Mr. BENJAMIN. What is the delay now?

Mr. BOYLE. There is no delay now. The delay was due to the amount of time that it took to convert the entire Code to the new process. As I say, on the United States Code we have a pre-agreed upon schedule with the House Law Revision Counsel.

Mr. BENJAMIN. I can appreciate that, but it was just recently that we received the 1976 edition.

Mr. BOYLE. The 1976 edition.

Mr. BENJAMIN. So we are talking of what, 3 years?

Mr. BOYLE. The United States Code prints every 6 years, so the last edition was the 1970 edition. This is the 1976 edition. But now we are almost ready to print Supplement 1, which is all of the public laws that passed in the 95th Congress, 1st Session.

Mr. DEVAUGHN. I would like to inject that West Publishing couldn't start working on the laws passed in the 94th Congress, 2nd Session until 1977, and it took them some time to codify. By the time we got copy, it was probably sometime in 1978.

Mr. BOYLE. There is a 2-year production cycle built in after the adjournment of Congress.

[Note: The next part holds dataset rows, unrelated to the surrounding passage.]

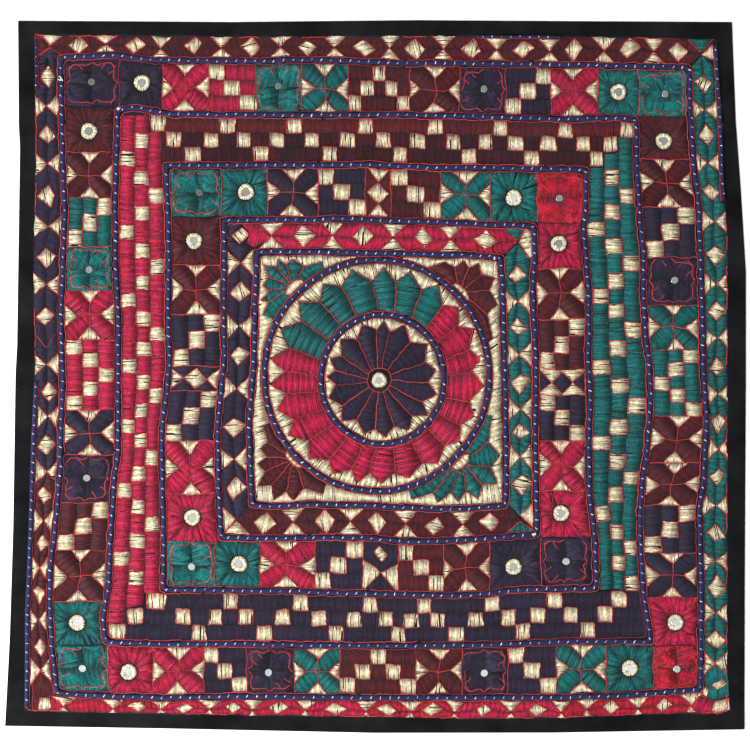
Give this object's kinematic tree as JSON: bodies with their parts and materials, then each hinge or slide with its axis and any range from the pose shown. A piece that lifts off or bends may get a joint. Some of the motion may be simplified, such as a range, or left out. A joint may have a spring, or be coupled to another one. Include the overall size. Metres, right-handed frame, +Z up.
{
  "type": "embroidered mirror-work tablecloth",
  "caption": "Square tablecloth of dense satin-stitch embroidery in nested bands round a flower medallion, with stitched-in mirrors, blue couched cords and a plain black border, laid flat.",
  "frame": {"origin": "on the surface that the cloth lies on, under the middle of its outline", "axes": "+X to the cloth's right and +Y to its top side as seen from above the stitched face, +Z up, out of the stitched face"},
  "size_m": [1.0374, 0.9979, 0.0047],
  "materials": {
    "embroidery": "cotton ground under dense satin stitches in crimson, plum, maroon, teal and cream floss with a soft silky sheen",
    "border_cotton": "matt black plain-woven cotton, slightly faded and creased",
    "cord_wool": "blue laid yarn cord held down by short white slanting stitches",
    "mirror_disc": "small hand-cut glass mirrors, slightly dull and scratched"
  },
  "bodies": {
    "root": {"embroidered_panel": "embroidery", "border_top": "border_cotton", "border_right": "border_cotton", "border_bottom": "border_cotton", "border_left": "border_cotton", "square_cord_1": "cord_wool", "square_cord_2": "cord_wool", "square_cord_3": "cord_wool", "square_cord_4": "cord_wool", "square_cord_5": "cord_wool", "round_cord_outer": "cord_wool", "round_cord_inner": "cord_wool", "edge_cord_left_top": "cord_wool", "edge_cord_left_bottom": "cord_wool", "edge_cord_right": "cord_wool", "edge_cord_top": "cord_wool", "mirror_star_1": "mirror_disc", "mirror_ring_2": "mirror_disc", "mirror_star_3": "mirror_disc", "mirror_star_4": "mirror_disc", "mirror_ring_5": "mirror_disc", "mirror_star_6": "mirror_disc", "mirror_ring_7": "mirror_disc", "mirror_star_8": "mirror_disc", "mirror_ring_9": "mirror_disc", "mirror_star_10": "mirror_disc", "mirror_ring_11": "mirror_disc", "mirror_star_12": "mirror_disc", "mirror_star_13": "mirror_disc", "mirror_ring_14": "mirror_disc", "mirror_star_15": "mirror_disc", "mirror_ring_16": "mirror_disc", "mirror_star_17": "mirror_disc", "mirror_star_18": "mirror_disc", "mirror_ring_19": "mirror_disc", "mirror_star_20": "mirror_disc", "mirror_ring_21": "mirror_disc", "mirror_ring_22": "mirror_disc", "mirror_star_23": "mirror_disc", "mirror_ring_24": "mirror_disc", "mirror_ring_25": "mirror_disc", "mirror_star_26": "mirror_disc", "mirror_ring_27": "mirror_disc", "mirror_ring_28": "mirror_disc", "mirror_star_29": "mirror_disc", "mirror_ring_30": "mirror_disc", "mirror_ring_31": "mirror_disc", "mirror_centre_32": "mirror_disc"}
  },
  "joints": []
}
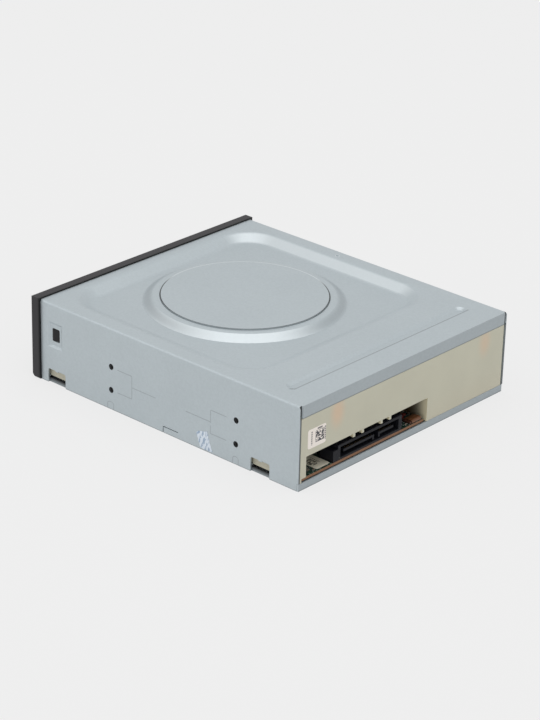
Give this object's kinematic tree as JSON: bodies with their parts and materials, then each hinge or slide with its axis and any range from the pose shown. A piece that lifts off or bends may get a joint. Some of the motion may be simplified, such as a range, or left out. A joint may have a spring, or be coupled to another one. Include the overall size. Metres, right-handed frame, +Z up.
{
  "type": "optical disc drive",
  "caption": "Half-height optical disc drive: folded steel case, thin bezel with a tray door, sliding disc tray, tilting disc deck, and a serial power and data plug at the rear.",
  "frame": {"origin": "centre of the bounding box's bottom face, level with the underside of the case", "axes": "+X to the right seen from the bezel, +Y from the bezel towards the connector, +Z up"},
  "size_m": [0.1484, 0.17, 0.042],
  "materials": {
    "galvanised_steel": "matt, fine spangle",
    "zinc_screw": "plated",
    "black_plastic": "fine texture",
    "clear_plastic": "polished",
    "cream_plastic": "moulded, slightly translucent",
    "dark_plastic": "moulded",
    "white_plastic": "moulded gear plastic",
    "rubber": "matt",
    "board": "solder mask",
    "polished_rod": "ground",
    "cast_metal": "die cast",
    "copper": "plated",
    "lens": "coated"
  },
  "bodies": {
    "case": {"top_cover": "galvanised_steel", "bottom_cover": "galvanised_steel", "cover_screws": "zinc_screw", "front_bezel": "black_plastic", "light_pipe": "clear_plastic", "loader_frame": "cream_plastic", "loading_motor": "galvanised_steel", "drive_belt": "rubber", "clamp_bracket": "galvanised_steel", "bracket_screws": "zinc_screw", "main_board": "board", "board_screws": "zinc_screw", "controller_chip": "dark_plastic", "driver_chip": "dark_plastic", "memory_chip": "dark_plastic", "flex_sockets": "white_plastic", "capacitors": "dark_plastic", "sata_connector": "dark_plastic", "sata_contacts": "copper", "front_board": "board", "eject_switch": "dark_plastic", "status_light": "clear_plastic", "front_ribbon": "white_plastic"},
    "tray": {"disc_tray": "dark_plastic", "tray_door": "black_plastic"},
    "eject": {"eject_button": "black_plastic"},
    "drive_wheel": {"drive_gear": "white_plastic"},
    "pulley_wheel": {"pulley_gear": "white_plastic"},
    "motor_wheel": {"motor_pulley": "white_plastic"},
    "cam": {"lift_cam": "white_plastic"},
    "deck": {"lift_frame": "dark_plastic", "deck_plate": "galvanised_steel", "rubber_dampers": "rubber", "damper_screws": "zinc_screw", "spindle_base": "galvanised_steel", "guide_rods": "polished_rod", "rod_holders": "dark_plastic", "sled_motor": "galvanised_steel"},
    "spindle": {"turntable": "dark_plastic", "turntable_pad": "rubber"},
    "pickup": {"pickup_body": "cast_metal", "pickup_cover": "galvanised_steel", "sled_nut": "white_plastic"},
    "lens": {"lens_carrier": "dark_plastic", "objective_lens": "lens"},
    "lead": {"lead_screw": "polished_rod"},
    "clamp": {"disc_clamp": "white_plastic", "clamp_yoke": "galvanised_steel"}
  },
  "joints": [
    {"name": "tray_slide", "type": "slide", "parent": "case", "child": "tray", "axis": [0, -1, 0], "range_m": [0, 0.128]},
    {"name": "drive_gear_turn", "type": "hinge", "parent": "case", "child": "drive_wheel", "pos_m": [-0.041, -0.0599, 0.016], "axis": [0, 0, 1], "range_deg": [-1, 918]},
    {"name": "pulley_gear_turn", "type": "hinge", "parent": "case", "child": "pulley_wheel", "pos_m": [-0.0234, -0.0599, 0.016], "axis": [0, 0, 1], "range_deg": [-1966, 1]},
    {"name": "motor_pulley_turn", "type": "hinge", "parent": "case", "child": "motor_wheel", "pos_m": [0.008, -0.0599, 0.014], "axis": [0, 0, 1], "range_deg": [-7017, 1]},
    {"name": "eject_press", "type": "slide", "parent": "case", "child": "eject", "axis": [0, 1, 0], "range_m": [0, 0.0008], "stiffness_N_per_m": 400, "springref_m": -0.001},
    {"name": "deck_tilt", "type": "hinge", "parent": "case", "child": "deck", "pos_m": [0, 0.0636, 0.0135], "axis": [1, 0, 0], "range_deg": [0, 4.6]},
    {"name": "cam_slide", "type": "slide", "parent": "case", "child": "cam", "axis": [1, 0, 0], "range_m": [-0.0001, 0.0201]},
    {"name": "spindle_spin", "type": "hinge", "parent": "deck", "child": "spindle", "pos_m": [0, -0.0157, 0.02], "axis": [0, 0, 1], "continuous": true},
    {"name": "pickup_slide", "type": "slide", "parent": "deck", "child": "pickup", "axis": [0, 1, 0], "range_m": [0, 0.034]},
    {"name": "lead_screw_turn", "type": "hinge", "parent": "deck", "child": "lead", "pos_m": [0.031, 0.0206, 0.0123], "axis": [0, 1, 0], "range_deg": [-1, 4082]},
    {"name": "lens_focus", "type": "slide", "parent": "pickup", "child": "lens", "axis": [0, 0, 1], "range_m": [-0.0006, 0.0008], "stiffness_N_per_m": 30},
    {"name": "clamp_spin", "type": "hinge", "parent": "case", "child": "clamp", "pos_m": [0, -0.0157, 0.036], "axis": [0, 0, 1], "continuous": true}
  ],
  "couplings": [
    {"joint": "drive_gear_turn", "follows": "tray_slide", "rad_per_m": 125},
    {"joint": "pulley_gear_turn", "follows": "tray_slide", "rad_per_m": -267.86},
    {"joint": "motor_pulley_turn", "follows": "tray_slide", "rad_per_m": -956.63},
    {"joint": "cam_slide", "follows": "deck_tilt", "m_per_rad": 0.24911},
    {"joint": "lead_screw_turn", "follows": "pickup_slide", "rad_per_m": 2094.4}
  ]
}
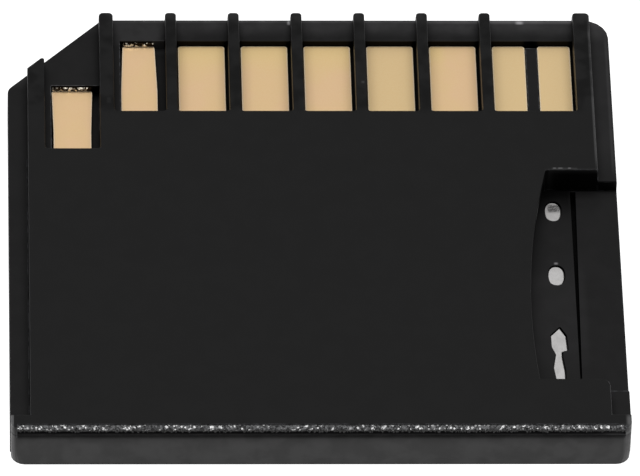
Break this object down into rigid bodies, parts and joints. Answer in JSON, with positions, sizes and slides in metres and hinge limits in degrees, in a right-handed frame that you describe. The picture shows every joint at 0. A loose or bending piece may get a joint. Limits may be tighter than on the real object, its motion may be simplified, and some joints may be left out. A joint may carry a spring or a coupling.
{
  "type": "memory card adapter",
  "caption": "Short black adapter that takes a small memory card from its side and plugs in as a full-size card, with gold contact pads between ribs",
  "frame": {"origin": "middle of the label face, which the adapter lies on", "axes": "+Z out of the contact face, +Y to the leading edge with the contact pads, +X to the side that the small card goes in from"},
  "size_m": [0.024, 0.0232, 0.0021],
  "materials": {
    "shell_black": "fine matte moulded plastic",
    "contact_gold": "gold-plated stamped metal",
    "spring_steel": "plain sheet steel"
  },
  "bodies": {
    "root": {"label_side_shell": "shell_black", "contact_side_shell": "shell_black", "contact_1": "contact_gold", "contact_2": "contact_gold", "contact_3": "contact_gold", "contact_4": "contact_gold", "contact_5": "contact_gold", "contact_6": "contact_gold", "contact_7": "contact_gold", "contact_8": "contact_gold", "contact_9": "contact_gold", "card_grip_spring": "spring_steel"}
  },
  "joints": []
}
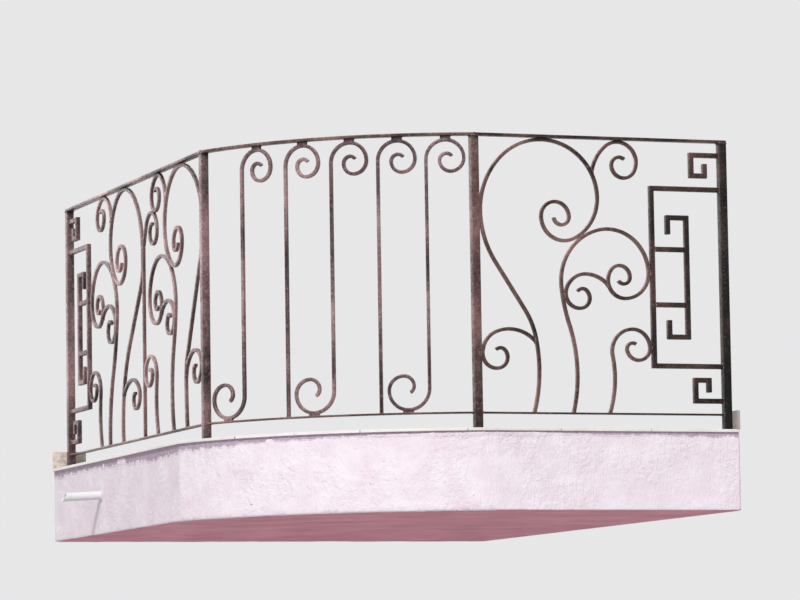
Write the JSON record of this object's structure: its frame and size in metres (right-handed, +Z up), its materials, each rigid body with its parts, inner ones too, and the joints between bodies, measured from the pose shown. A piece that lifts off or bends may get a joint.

CODIFICATION BY WEST PUBLISHING

Mr. BENJAMIN. It seems amazing that you have to go through a commercial enterprise like West Publishing. We do have a Law Revisions Counsel here.

Mr. DEVAUGHN. These were arrangements made back in 1925. Mr. BOYLE. The House has the responsibility for furnishing the copy for the Code to the GPO.

Mr. SONNTAG. The Law Revision Counsel is actually under the Speaker of the House. That is their contract with West Publishing Company. That is the way they handle it.

Mr. BENJAMIN. So we had better take a look at that.

Mr. SONNTAG. Yes, sir.

Mr. BOYLE. I can't answer the question, Mr. Chairman, but I know there is a reciprocal agreement that-

What is the title of the Code that West puts out?

Mr. DEVAUGHN. Annotated. They would be doing this anyway, so I imagine the fee should be rather small.

Mr. BOYLE. I would take a guess there are some benefits to the government the way it is handled now but I couldn't tell you what the costs are because there are two Codes. There is a commerciallyproduced Code by West and we have the United States Code produced by the Law Revision Counsel.